Tal contacto vivido no infinito permite uma segurança perfeita. Permite, depois de o personalizarmos e o vivermos a partir do seu mais íntimo, a entrega do nosso corpo ao outro para podermos percecionar, com confiança e ousadia sadias, que essa mesma entrega se torna como que numa comemoração das palavras de Jesus: “eis o meu corpo entregue por ti”.

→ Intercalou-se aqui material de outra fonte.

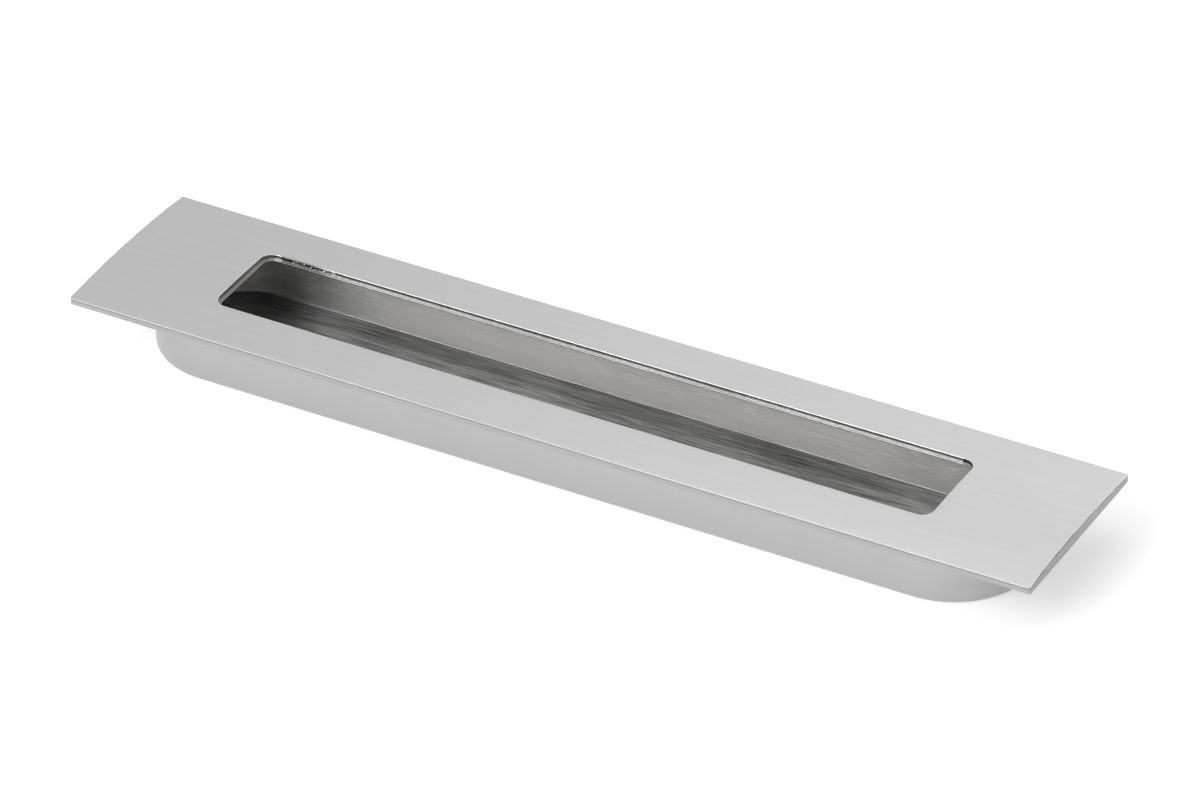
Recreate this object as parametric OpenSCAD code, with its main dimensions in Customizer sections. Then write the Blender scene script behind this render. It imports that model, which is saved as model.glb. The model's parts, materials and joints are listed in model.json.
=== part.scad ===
// Recessed flush pull handle: an arched faceplate over a sunk cup with round ends.
// X runs along the handle, Y across it and Z up out of the panel.
// The origin is the centre of the cup's underside, on which the handle rests.

/* [Faceplate] */
// Length of the faceplate
plate_l = 200; // [190:1:320]
// Width of the faceplate
plate_w = 40; // [37:0.5:60]
// Thickness along the two long edges
plate_edge_t = 1.5; // [1.3:0.1:3]
// Rise of the arched top from the long edges to the middle
crown_h = 0.9; // [0.6:0.1:2.5]
// Radius of the plate's four corners seen from above
plate_corner_r = 0.8; // [0.5:0.1:3]
// Rounding of the upper edges
upper_edge_r = 0.25; // [0.1:0.05:0.4]
// Rounding of the lower edges
lower_edge_r = 0.35; // [0.1:0.05:0.6]

/* [Finger opening] */
// Length of the opening
opening_l = 149.4; // [80:0.1:154]
// Width of the opening
opening_w = 19.5; // [14:0.5:24]
// Radius of the opening's corners
opening_corner_r = 2.5; // [1:0.25:6]
// Width of the thin lip left at the foot of the cut, all round the opening
lip_w = 0.5; // [0.2:0.1:1]
// Thickness of that lip
lip_t = 0.25; // [0.1:0.05:0.5]

/* [Cup] */
// Width of the cup where it meets the plate
cup_w = 33; // [30:0.5:35]
// Depth of the cup below the plate's underside
cup_drop = 11.3; // [8:0.1:25]
// Thickness of the cup's wall
cup_wall = 2; // [1:0.1:2.6]
// Thickness of the cup's floor
floor_t = 1; // [0.8:0.1:3]
// Slope of the wall, narrower towards the floor, in degrees
wall_draft = 1; // [0:0.25:3]
// Rounding under the cup's outer edge
outer_edge_r = 1; // [0.4:0.1:1.6]
// Rounding where the inner wall meets the floor
inner_edge_r = 0.4; // [0.2:0.1:1.2]

/* [Seat of the cup in the plate] */
// Depth of the seat in the plate's underside
seat_depth = 1; // [0.6:0.1:1.4]
// Gap between the cup's rim and the wall of its seat
seat_gap = 0.1; // [0.05:0.01:0.3]

/* [Screw holes] */
// Diameter of the clearance holes in the floor
screw_hole_d = 4.5; // [3.2:0.1:5.5]
// Distance between the two holes
screw_spacing = 128; // [50:1:140]

/* [Trimming marks] */
// Depth of the shallow nicks in the cup's lower front edge
nick_depth = 0.25; // [0.1:0.05:0.4]
// Length of each nick
nick_l = 2.4; // [1:0.1:4]
// Place of the left nick along the handle
left_nick_x = -32.8; // [-60:0.1:-10]
// Place of the right nick along the handle
right_nick_x = 25.8; // [10:0.1:60]

/* [Hidden] */
$fn = 96;
arch_fn = 720;
overrun = 1;

// Heights above the ground
seat_z = cup_drop;
rim_z = cup_drop + seat_depth;
edge_top_z = seat_z + plate_edge_t;
crown_z = edge_top_z + crown_h;

// The arched top is part of a large cylinder whose axis lies along X
arch_r = (pow(plate_w / 2, 2) + pow(crown_h, 2)) / (2 * crown_h);
arch_axis_z = crown_z - arch_r;

// Centres of the small roundings at the plate's long edges
upper_round_y = plate_w / 2 - upper_edge_r;
upper_round_z = arch_axis_z + sqrt(pow(arch_r - upper_edge_r, 2) - pow(upper_round_y, 2));
upper_round_angle = atan2(upper_round_z - arch_axis_z, upper_round_y);

// The cup's round ends are centred on the ends of the opening
cup_r = cup_w / 2;
cavity_rim_r = cup_r - cup_wall / cos(wall_draft);

// Radius of a wall that slopes inwards by the draft, at a height below the plate
function wall_r(radius_at_plate, z) = radius_at_plate - (cup_drop - z) * tan(wall_draft);

// Centre of an edge rounding that touches both a level face at z and the sloping wall
function round_centre(radius_at_plate, z, edge_r) =
    [wall_r(radius_at_plate, z + edge_r) - edge_r / cos(wall_draft), z + edge_r];

// Bowl section in the upright plane: level foot, rounded lower edges, sloping sides, upright rim
module bowl_section(radius_at_plate, foot_z, edge_r, top_z) {
    centre = round_centre(radius_at_plate, foot_z, edge_r);
    touch = centre + edge_r * [cos(wall_draft), -sin(wall_draft)];
    right = [
        [centre.x, foot_z],
        centre,
        touch,
        [radius_at_plate, cup_drop],
        [radius_at_plate, top_z]
    ];
    left = [for (i = [len(right) - 1 : -1 : 0]) [-right[i].x, right[i].y]];
    polygon(concat(right, left));
    for (side = [-1, 1])
        translate([side * centre.x, centre.y])
            circle(r = edge_r);
}

// Sweeps an upright section along the handle and round both half-circle ends
module round_ended_sweep(straight_l, reach) {
    rotate([90, 0, 90])
        linear_extrude(height = straight_l, center = true)
            children();
    for (side = [0, 1])
        mirror([side, 0, 0])
            translate([straight_l / 2, 0, 0])
                rotate([0, 0, -90])
                    rotate_extrude(angle = 180)
                        intersection() {
                            children();
                            translate([0, -reach])
                                square([reach, 2 * reach]);
                        }
}

// Flat rectangle with round corners
module rounded_rectangle(length, width, corner_r) {
    square([length - 2 * corner_r, width], center = true);
    square([length, width - 2 * corner_r], center = true);
    for (x = [-1, 1], y = [-1, 1])
        translate([x * (length / 2 - corner_r), y * (width / 2 - corner_r)])
            circle(r = corner_r);
}

// Cross-section of the plate: flat underside, arched top, softly broken long edges
module plate_section() {
    past_arch = arch_r + overrun;
    past_arch_y = past_arch * cos(upper_round_angle);
    right = [
        [plate_w / 2 - lower_edge_r, seat_z],
        [plate_w / 2 - lower_edge_r, seat_z + lower_edge_r],
        [plate_w / 2, seat_z + lower_edge_r],
        [plate_w / 2, upper_round_z],
        [upper_round_y, upper_round_z],
        [past_arch_y, arch_axis_z + past_arch * sin(upper_round_angle)],
        [past_arch_y, crown_z + overrun]
    ];
    left = [for (i = [len(right) - 1 : -1 : 0]) [-right[i].x, right[i].y]];
    intersection() {
        polygon(concat(right, left));
        translate([0, arch_axis_z])
            circle(r = arch_r, $fn = arch_fn);
    }
    for (side = [-1, 1]) {
        translate([side * upper_round_y, upper_round_z])
            circle(r = upper_edge_r);
        translate([side * (plate_w / 2 - lower_edge_r), seat_z + lower_edge_r])
            circle(r = lower_edge_r);
    }
}

// Sector turned about the arch's axis, whose rounded rim breaks the upper edges at the two ends
module end_rounding_sector() {
    under_r = arch_r - crown_h - plate_edge_t;
    half_angle = atan2(plate_w / 2 + overrun, under_r);
    translate([0, 0, arch_axis_z])
        rotate([0, 90, 0])
            rotate([0, 0, 180 - half_angle])
                rotate_extrude(angle = 2 * half_angle, $fn = arch_fn) {
                    translate([0, -plate_l / 2])
                        square([arch_r - upper_edge_r, plate_l]);
                    translate([0, upper_edge_r - plate_l / 2])
                        square([arch_r, plate_l - 2 * upper_edge_r]);
                    for (side = [-1, 1])
                        translate([arch_r - upper_edge_r, side * (plate_l / 2 - upper_edge_r)])
                            circle(r = upper_edge_r);
                }
}

// Block seen from the side that rounds the lower edges at the plate's two ends
module end_rounding_block() {
    rotate([90, 0, 0])
        linear_extrude(height = plate_w + 2 * overrun, center = true)
            translate([0, seat_z]) {
                translate([-plate_l / 2, lower_edge_r])
                    square([plate_l, plate_edge_t + crown_h]);
                translate([lower_edge_r - plate_l / 2, 0])
                    square([plate_l - 2 * lower_edge_r, plate_edge_t]);
                for (side = [-1, 1])
                    translate([side * (plate_l / 2 - lower_edge_r), lower_edge_r])
                        circle(r = lower_edge_r);
            }
}

// Plan outline of the cup's seat
module seat_outline() {
    seat_r = cup_r + seat_gap;
    square([opening_l, 2 * seat_r], center = true);
    for (side = [-1, 1])
        translate([side * opening_l / 2, 0])
            circle(r = seat_r);
}

// Opening through the plate, one step narrower through the thin lip at its foot
module finger_opening() {
    translate([0, 0, rim_z + lip_t])
        linear_extrude(height = crown_z - rim_z + overrun)
            rounded_rectangle(opening_l, opening_w, opening_corner_r);
    translate([0, 0, seat_z - overrun])
        linear_extrude(height = crown_z - seat_z + 2 * overrun)
            rounded_rectangle(opening_l - 2 * lip_w, opening_w - 2 * lip_w, opening_corner_r - lip_w);
}

module faceplate() {
    color([0.78, 0.78, 0.77])
        difference() {
            intersection() {
                rotate([90, 0, 90])
                    linear_extrude(height = plate_l, center = true)
                        plate_section();
                end_rounding_sector();
                end_rounding_block();
                translate([0, 0, seat_z - overrun])
                    linear_extrude(height = crown_z - seat_z + 2 * overrun)
                        rounded_rectangle(plate_l, plate_w, plate_corner_r);
            }
            finger_opening();
            translate([0, 0, seat_z - overrun])
                linear_extrude(height = seat_depth + overrun)
                    seat_outline();
        }
}

// Shallow nick left in the cup's lower front edge where the casting was trimmed
module trimming_nick(x) {
    foot_r = round_centre(cup_r, 0, outer_edge_r).x;
    translate([x, -foot_r - outer_edge_r, 0])
        rotate([45, 0, 0])
            cube([nick_l, 2 * outer_edge_r, 2 * nick_depth], center = true);
}

module cup() {
    color([0.72, 0.72, 0.71])
        difference() {
            round_ended_sweep(opening_l, cup_w + rim_z)
                bowl_section(cup_r, 0, outer_edge_r, rim_z);
            round_ended_sweep(opening_l, cup_w + rim_z)
                bowl_section(cavity_rim_r, floor_t, inner_edge_r, rim_z + overrun);
            for (side = [-1, 1])
                translate([side * screw_spacing / 2, 0, -overrun])
                    cylinder(d = screw_hole_d, h = floor_t + 2 * overrun);
            for (x = [left_nick_x, right_nick_x])
                trimming_nick(x);
        }
}

faceplate();
cup();
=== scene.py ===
"""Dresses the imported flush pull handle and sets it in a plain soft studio.

Lengths are in metres, in the frame of the solids: X along the handle, Y across it, Z up.
"""
import json
import logging
import math
import random
from dataclasses import dataclass, replace
from enum import Enum

import bmesh
import bpy
from mathutils import Matrix, Vector

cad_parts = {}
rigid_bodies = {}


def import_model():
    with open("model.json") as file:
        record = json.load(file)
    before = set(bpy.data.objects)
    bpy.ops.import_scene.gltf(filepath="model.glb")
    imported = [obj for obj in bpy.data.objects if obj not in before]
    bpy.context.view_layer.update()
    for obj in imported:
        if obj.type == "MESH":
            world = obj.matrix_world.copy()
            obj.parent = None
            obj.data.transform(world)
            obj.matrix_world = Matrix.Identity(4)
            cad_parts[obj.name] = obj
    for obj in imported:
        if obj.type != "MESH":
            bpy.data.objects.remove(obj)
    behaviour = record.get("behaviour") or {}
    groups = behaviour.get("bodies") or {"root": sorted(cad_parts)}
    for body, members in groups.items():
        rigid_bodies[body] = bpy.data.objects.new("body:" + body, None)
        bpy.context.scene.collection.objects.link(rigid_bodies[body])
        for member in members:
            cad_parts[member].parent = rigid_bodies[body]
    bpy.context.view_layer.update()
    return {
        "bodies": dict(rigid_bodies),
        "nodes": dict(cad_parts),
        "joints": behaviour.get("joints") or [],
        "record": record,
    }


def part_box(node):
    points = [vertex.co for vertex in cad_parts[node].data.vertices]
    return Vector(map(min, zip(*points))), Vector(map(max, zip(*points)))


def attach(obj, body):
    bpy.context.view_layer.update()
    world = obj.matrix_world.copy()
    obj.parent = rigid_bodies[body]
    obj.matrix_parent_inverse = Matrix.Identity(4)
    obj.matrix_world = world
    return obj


LOG = logging.getLogger("flush_pull")
BODY = "root"
MM = 0.001

Colour = tuple[float, float, float]
WHITE: Colour = (1.0, 1.0, 1.0)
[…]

Eis, justamente devido a isto que foi apontado, o facto de que podemos orar através da sexualidade. Inclusive, e quiçá sublimemente, aquela vivida genitalmente. A Vida da nossa vida e, assim, o Corpo do nosso corpo – no sentido de “relações”, com o suporte material que neste Universo as mesmas requerem –, já não somos nós, mas a génese de toda a realidade: Deus-Amor. O segredo derradeiro da vida é este Deus-Amor, donde estamos desafiados a pensar nessa vida, que também é o nosso corpo, como uma expressão criatural da própria vida de um Deus Criador que é tão Caridade como Eros. Orar com a nossa vivência sexual é ajoelharmos os nossos corações diante do Mistério que está dentro daquele a quem amamos; a quem acolhemos e a quem nos damos espiritualmente através da nossa corporeidade.